A while back on social media it was a thing for people to post about their relationship status saying “It’s complicated.” Frankly, I never really understood that, but then I never really understood the curating one’s life on social media, so I am likely a poor guide for that.

A complex relationship on the other hand, is something totally normal and human and healthy. By complex, I mean a relationship that has multiple aspects, components, connections. This is really how we interact with each other and the world around us. This is also how we relate to ourselves, our thoughts, feelings, perceptions.

Ok, by way of disclaimer, I am not a psychology master, I don’t even play one on TV. But let’s consider the above the model of understanding for this conversation, acknowledge that all models are flawed but some are useful, and apply it to our relationship with fear.

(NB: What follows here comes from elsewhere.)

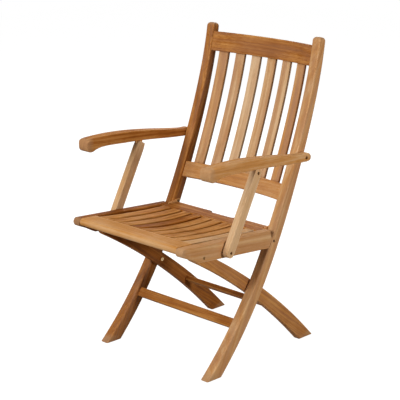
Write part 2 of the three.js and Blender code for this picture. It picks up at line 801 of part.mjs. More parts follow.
// Arms: rounded sections joined along their length
function armSection([along, low, high, inner, outer]) {
  const y = armNoseY + armLength * along;
  const bottom = armBaseZ + (armThickness) * low;
  const top = armBaseZ + (armThickness) * high;
  const near = armInnerX + armWidth * inner;
  const far = armInnerX + armWidth * outer;
  const corner = Math.min(far - near, top - bottom) * armCornerShare;
  const crown = armThickness * armCrownShare;
  const middleX = (near + far) / 2;
  const middleZ = (top + bottom) / 2;
  const points = [];
  const turns = [[1, 1], [-1, 1], [-1, -1], [1, -1]];
  turns.forEach(([across, up], quarter) => {
    for (let step = 0; step <= cornerSteps; step += 1) {
      const angle = (quarter + step / cornerSteps) * Math.PI / 2;
      const x = middleX + across * ((far - near) / 2 - corner) + corner * Math.cos(angle);
      const drop = up > 0 ? crown : 0;
      const z = middleZ + up * ((top - bottom) / 2 - corner) - drop + corner * Math.sin(angle);
      points.push([x, y, z]);
    }
    if (quarter === 0) {
      points.push([middleX, y, top]);
    }
  });
  return points;
}

const armInnerX = legOuterX + armGap;
const armNoseY = armPivot.y - armNoseAhead;
const armBaseZ = armPivot.z - armBaseDrop;

function makeArmBody() {
  const rings = armSideShares.map(armSection);
  const count = rings[0].length;
  const places = rings.flat(2);
  const faces = [];
  for (let ring = 0; ring + 1 < rings.length; ring += 1) {
    for (let at = 0; at < count; at += 1) {
      const next = (at + 1) % count;
      const a = ring * count + at;
      const b = ring * count + next;
      faces.push(a, a + count, b, b, a + count, b + count);
    }
  }
  const last = (rings.length - 1) * count;
  for (let at = 1; at + 1 < count; at += 1) {
    faces.push(0, at, at + 1);
    faces.push(last, last + at + 1, last + at);
  }
  const geometry = new THREE.BufferGeometry();
  geometry.setAttribute('position', new THREE.Float32BufferAttribute(places, 3));
  geometry.setIndex(faces);
  return solidOf(geometry);
}

function armOuterAt(y) {
  const along = (y - armNoseY) / armLength;
  const after = armSideShares.findIndex((row) => row[0] >= along);
  const from = armSideShares[after - 1];
  const to = armSideShares[after];
  const share = (along - from[0]) / (to[0] - from[0]);
  return armInnerX + armWidth * mix(from[4], to[4], share);
}

const armBoltX = armOuterAt(armPivot.y);

function bracketOutline(grown) {
  const outline = [];
  const radius = bracketEye;
  const half = bracketWidth / 2 + grown;
  const top = bracketTopZ() + grown;
  outline.push([strutTop.y - half, top]);
  outline.push([strutTop.y - half, strutTop.z + bracketWidth / 2 - radius / 2]);
  for (let step = 0; step <= 2 * cornerSteps; step += 1) {
    const angle = Math.PI + step / (2 * cornerSteps) * Math.PI;
    outline.push([strutTop.y + Math.cos(angle) * radius, strutTop.z + Math.sin(angle) * radius]);
  }
  outline.push([strutTop.y + half, strutTop.z + bracketWidth / 2 - radius / 2]);
  outline.push([strutTop.y + half, top]);
  return outline;
}

function armUndersideAt(y) {
  const along = (y - armNoseY) / armLength;
  const after = armSideShares.findIndex((row) => row[0] >= along);
  const from = armSideShares[after - 1];
  const to = armSideShares[after];
  const share = (along - from[0]) / (to[0] - from[0]);
  return armBaseZ + armThickness * mix(from[1], to[1], share);
}

function bracketTopZ() {
  return armUndersideAt(strutTop.y) + bracketGrip;
}

function makeArm() {
  let arm = makeArmBody();
  arm = arm.subtract(rod(armPivot, armInnerX - cutSpare, armBoltX + cutSpare, boltRadius + pinGap));
  const recessFloor = armBoltX - boltSink - boltHeadLength - fitGap;
  arm = arm.subtract(rod(armPivot, recessFloor, armBoltX + cutSpare, recessRadius));
  const half = bracketThick / 2 + fitGap;
  return arm.subtract(plate(bracketOutline(fitGap), strutMiddleX - half, strutMiddleX + half, 0));
}

function makeBracket() {
  const half = bracketThick / 2;
  const tongue = plate(bracketOutline(0), strutMiddleX - half, strutMiddleX + half, 0);
  return tongue.subtract(rod(strutTop, strutInnerX, strutOuterX, boltRadius + pinGap));
}

function makeArmBolt() {
  const tip = legOuterX - boltGrip;
  return boltOutwards(armPivot, tip, armBoltX - boltSink, boltRadius, boltHeadRadius, boltHeadLength);
}

// Hinge plates on the inner faces of the long legs
const plateLowSpot = { y: hinge.y + plateLowBehind, z: hinge.z - plateLowBelow, lean: 0 };
const plateHighSpot = { y: hinge.y + plateHighBehind, z: hinge.z + plateHighAbove, lean: 0 };
const plateOuterX = legInnerX - fitGap;
const plateInnerX = plateOuterX - plateThick;

function roundedHull(spots) {
  const points = [];
  for (const { spot, radius } of spots) {
    for (let step = 0; step < roundSteps; step += 1) {
      const angle = step / roundSteps * 2 * Math.PI;
      points.push([spot.y + Math.cos(angle) * radius, spot.z + Math.sin(angle) * radius]);
    }
  }
  points.sort((one, two) => one[0] - two[0] || one[1] - two[1]);
  const lower = halfHull(points);
  const upper = halfHull(points.slice().reverse());
  return lower.slice(0, -1).concat(upper.slice(0, -1));
}

function halfHull(points) {
  const kept = [];
  for (const point of points) {
    while (kept.length > 1 && turnOf(kept[kept.length - 2], kept[kept.length - 1], point) <= 0) {
      kept.pop();
    }
    kept.push(point);
  }
  return kept;
}

function turnOf(a, b, c) {
  return (b[0] - a[0]) * (c[1] - a[1]) - (b[1] - a[1]) * (c[0] - a[0]);
}

function makePlate() {
  const outline = roundedHull([
    { spot: hinge, radius: plateEar },
    { spot: plateLowSpot, radius: plateLugRadius },
    { spot: plateHighSpot, radius: plateLugRadius },
  ]);
  let body = plate(outline, plateInnerX, plateOuterX, 0);
  body = body.subtract(rod(hinge, plateInnerX - cutSpare, plateOuterX + cutSpare, hingePinRadius + pinGap));
  body = body.subtract(rod(plateLowSpot, plateInnerX - cutSpare, plateOuterX + cutSpare, boltRadius + pinGap));
  return body.subtract(rod(plateHighSpot, plateInnerX - cutSpare, plateOuterX + cutSpare, plateScrewRadius + pinGap));
}

function makeHingePin() {
  const tip = railInnerX + hingePinGrip - fitGap;
  const face = plateInnerX - fitGap - hingeHeadLength;
  return boltInwards(hinge, face, tip, hingePinRadius, hingeHeadRadius, hingeHeadLength);
}

function makePlateBolt() {
  const head = legOuterX - boltSink + boltHeadLength + fitGap;
  return boltOutwards(plateLowSpot, plateInnerX - fitGap, head, boltRadius, boltHeadRadius, boltHeadLength);
}

function makePlateScrew() {
  const face = plateInnerX - fitGap - hingeHeadLength;
  const tip = legInnerX + plateScrewGrip;
  return boltInwards(plateHighSpot, face, tip, plateScrewRadius, plateScrewHead, hingeHeadLength);
}

function makeCrossBolt() {
  const face = shortLegInnerX - fitGap - crossHeadLength;
  const tip = legInnerX + boltGrip;
  return boltInwards(crossing, face, tip, crossBoltRadius, crossHeadRadius, crossHeadLength);
}

addPair('long_leg', makeLeg(), teak);
add('crest_rail', makeCrestRail(), teak, false);
add('lower_back_rail', makeLowRail(), teak, false);
slatCentres(backSlatCount, backSlatPitch).forEach((x, index) => {
  add('back_slat_' + (index + 1), makeBackSlat(x), teak, false);
});
const frontStretcherHalf = legInnerX - fitGap;
const frontStretcher = crossRail(
  frontStretcherSpot, frontStretcherTall, frontStretcherThick, railCorner, frontStretcherHalf);
add('front_stretcher', frontStretcher, teak, false);
addPair('hinge_plate', makePlate(), steel);
addPair('hinge_pin', makeHingePin(), steel);
addPair('plate_bolt', makePlateBolt(), steel);
addPair('plate_screw', makePlateScrew(), steel);
addPair('cross_bolt', makeCrossBolt(), brass);
const crossWasher = washer(crossing, shortLegOuterX + fitGap, legInnerX - fitGap, crossBoltRadius + pinGap);
addPair('cross_washer', crossWasher, steel);
addPair('arm_bolt', makeArmBolt(), brass);

addPair('short_leg', makeShortLeg(), teak);
const rearStretcherHalf = shortLegInnerX - fitGap;
const rearStretcher = crossRail(
  rearStretcherSpot(), rearStretcherTall, rearStretcherThick, railCorner, rearStretcherHalf);
add('rear_stretcher', rearStretcher, teak, false);
addPair('slide_pin', makeSlidePin(), steel);

addPair('side_rail', makeSideRail(), teak);
add('front_rail', makeFrontRail(), teak, false);
add('rear_rail', makeRearRail(), teak, false);
slatCentres(seatSlatCount, seatSlatPitch).forEach((x, index) => {
  add('seat_slat_' + (index + 1), makeSeatSlat(x), teak, false);
});
addPair('stop_bolt', makeStopBolt(), brass);
addPair('strut_foot_bolt', makeStrutFootBolt(), brass);
const strutWasher = washer(strutFoot, railOuterX + fitGap, strutInnerX - fitGap, boltRadius + pinGap);
addPair('strut_washer', strutWasher, steel);

addPair('arm', makeArm(), teak);
addPair('arm_bracket', makeBracket(), steel);
addPair('strut', makeStrut(), teak);
addPair('strut_top_bolt', makeStrutTopBolt(), brass);

// The origin stands on the floor under the middle of the whole chair
const bounds = new THREE.Box3().setFromObject(chair);
const middleY = (bounds.min.y + bounds.max.y) / 2;
for (const piece of chair.children) {
  piece.geometry.translate(0, -middleY, 0);
}

export default chair;
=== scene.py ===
"""A folding slatted armchair in oiled teak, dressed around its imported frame.

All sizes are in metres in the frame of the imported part: +Z up, the seat faces
-Y and +X is the sitter's left.
"""

import json
import logging
import math
from collections.abc import Callable
from dataclasses import dataclass, field
from enum import Enum

import bpy
import numpy as np
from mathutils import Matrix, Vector

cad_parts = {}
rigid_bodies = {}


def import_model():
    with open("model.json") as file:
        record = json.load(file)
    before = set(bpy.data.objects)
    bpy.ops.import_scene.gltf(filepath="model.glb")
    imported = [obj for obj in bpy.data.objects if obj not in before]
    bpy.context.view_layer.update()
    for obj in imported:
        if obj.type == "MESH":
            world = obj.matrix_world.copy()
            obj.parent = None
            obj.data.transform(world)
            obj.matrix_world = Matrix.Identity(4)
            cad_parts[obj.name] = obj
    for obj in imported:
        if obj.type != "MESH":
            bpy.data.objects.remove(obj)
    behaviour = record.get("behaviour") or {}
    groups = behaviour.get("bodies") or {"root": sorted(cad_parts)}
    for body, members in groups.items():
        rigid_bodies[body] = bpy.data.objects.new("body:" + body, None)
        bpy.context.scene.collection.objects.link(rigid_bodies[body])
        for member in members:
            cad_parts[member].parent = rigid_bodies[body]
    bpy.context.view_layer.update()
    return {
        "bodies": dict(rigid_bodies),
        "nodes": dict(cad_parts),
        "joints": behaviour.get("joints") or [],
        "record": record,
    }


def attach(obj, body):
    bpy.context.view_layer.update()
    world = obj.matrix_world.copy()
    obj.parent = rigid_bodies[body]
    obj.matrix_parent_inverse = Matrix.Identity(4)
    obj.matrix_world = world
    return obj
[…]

When communities seek to address security challenges, whether they are work communities or neighbourhoods, they are seeking to address two symptoms: the risk of harm from a threat, and the impact of fear on the community. Fear can prevent people from taking a risk that would otherwise benefit them or others. Fear increases stress which is generally considered to lower our analytical capabilities, exhaust our energy, and prevents us from thriving.* Think on a time when you felt fear, this is likely not a time when you were up for making significant life choices, or writing your symphony, or learning a new skill. More likely you were processing fight, flight, freeze, and looking for a way out of the situation.

But fear shows up in many scenarios, you could be afraid to talk to the person you are attracted to, afraid that traffic will be slow, afraid your favourite team will lose the game, afraid that attack hamsters will swarm out of the bush ahead of you. We process fear in response to many situations, which is part of the complexity of our relationship with it. Consider this, could you really feel joy about your team winning if there was no risk they could lose?

Another part of the complex relationship is that fear also shows up as a friend and advisor. Fear is that feeling in the back of your mind that says “there is something here that is not safe.” It can prompt us to look around, consider more deeply where we are going or what we are doing, evaluate if there is a threat we have overlooked. All of which help to keep us alive and away from harm. Unfortunately, our friend is sometimes wrong, and triggers just because. With fear, it is useful to think of it as a friend who sometimes makes overly merry with the beer barrel. Acknowledge it is there, evaluate what it is telling you, and assess if it is useful, or if it is inebriated.

What then is the relationship between fear and a healthy security program? Whatever approach you adopt for your community should not seek to eliminate fear. Not only is that not achievable, but it would deprive the community of one of our more valuable tools as a human being. Rather, a healthy security program aims to provide the tools and mechanisms to address fear, to help members to identify what is worthwhile being afraid of (and how to address it) and what we can identify as fear’s drunken advice that holds us back from doing the things we want to do. What does that look like? Again, there is no cookie cutter solution. It starts with conversation: what are the things your community has fear about, and why? Do these things actually happen, what sort of probability do these threats have? Taking the time to have an open conversation, to drag the fears into the light and see what they really represent, is crucial to building a good security approach as part of your healthy community.

*For those of you who are cynical/have an aversion to the word thrive given the pop-sugar pseudo-psychology use of the phrase, I get it. Here think of it as more is the community a healthy ecosystem that supports healthy relationships and the ability to take intelligent risk choices.